Photo courtesy Wikipedia Commons

Last week, I pulled up an article describing a fascinating cactus plant species (Hylocereus undatus) that produces a huge, stunning flower with an incredible edible: dragonfruit! The fruit is known by many other names, including strawberry pear, pitaya and – wait for it – pitahaya.
 
Palm Desert has a street named Pitahaya. This piqued my interest. Was the cactus grown by the early residents of that area? Do residents still grow it? Or did early community developers just like the sound of the Spanish word? I searched online but could not find much about the reason behind the naming. Tried Palm Desert Historical Society ... I'll try again when it reopens next October. Maybe some knowledgeable resident can shed some moonlight on the subject before then? If you know, let me know!

Anyhow, now I’d been dreaming for a week about growing this amazing night-blooming cereus in my own garden. The enormous white flower opens once and has that one night to be pollinated by bats or moths in order to bear a fruit. You’d think that because it’s a cactus and we live in the desert that we could plop it down and grow it anywhere in the valley. After further research, however, I found that it's native to Central America and grows best in more tropical climates than ours (think Hawaii or Vietnam), but that doesn’t mean we could not grow it here with a little TLC and shade.

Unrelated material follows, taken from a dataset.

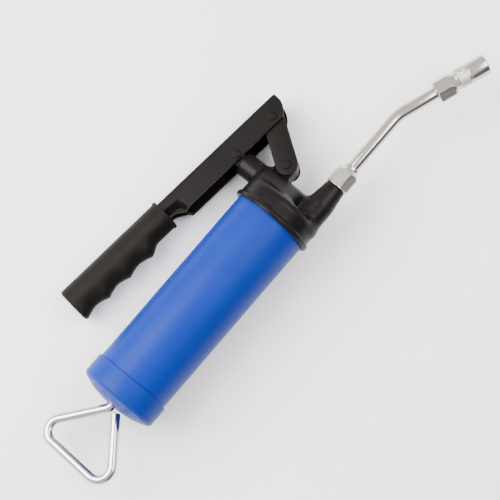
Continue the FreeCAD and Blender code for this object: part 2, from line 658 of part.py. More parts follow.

A new, humble cereus cutting in my garden.
With this in the back of my mind, a friend and I visited the Moorten Botanical Garden in Palm Springs last weekend. Bingo! The garden had the cactus, sprawling huge, with small unopened buds just waiting to share their awesome bloom and fragrance. I came away inspired by the spectacular variety of desert plants ... and with a small cutting from the kind proprietor – a cereus of my own.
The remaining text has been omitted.